Adoption of newer technologies like feature-policy and permission-policy can restrict the usage of certain functionalities of the browser, such as microphones and video cameras. These can reduce the privacy and security risks; though many of these will usually be secured behind a browser prompt to ensure they are not silently activated. Google is also working on a Privacy Budget proposal to limit the privacy impact of web browser, though others remain skeptical of their work in this space. All in all, adding privacy controls seems to be swimming against the tide given the intent of many third-party resources.

Conclusion

Third parties are integral to the web. In many ways they are the web; without the prevalence of third parties, websites would be harder to build and less feature rich. As mentioned at the beginning, interconnectedness is at the very heart of the web, and third parties are the natural extension of this. Our analysis has shown that third parties are more prevalent than ever—sites without them are very much the exception!

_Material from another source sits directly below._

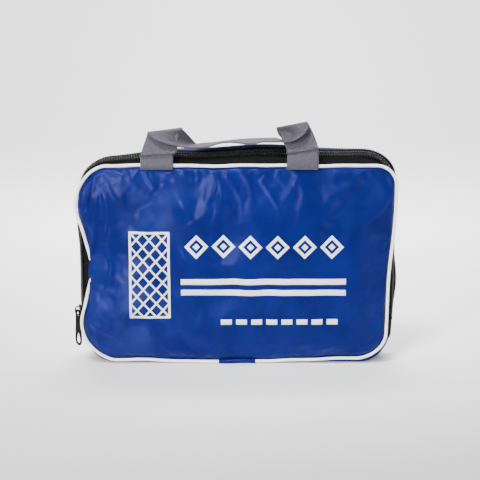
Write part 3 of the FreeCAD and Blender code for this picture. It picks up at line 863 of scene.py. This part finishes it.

However, using third parties is not without risks and in this chapter, we have explored the performance impact of third parties and discussed the potential security and privacy risks of using them on your site.

There are consequences to needlessly loading up your website with every third-party tool, widget, tracker and whatever else you can think of. Site owners have a responsibility to look at the impact of all that third-party content and decide if the functionality is worth that potential impact.

It’s easy to get sucked into the negative however, so to finish off the chapter, let’s look back at the positives. There is a reason that third parties are so prevalent and they are (usually!) used out of choice. Sharing is what the web is about and so third parties are very much in the spirit of the web. It’s amazing what functionality we web developers have at our disposal and how easy it is to add them to our sites. Hopefully this chapter has opened your eyes to give a little more thought to making sure you fully understand the deal you’re making when you do that.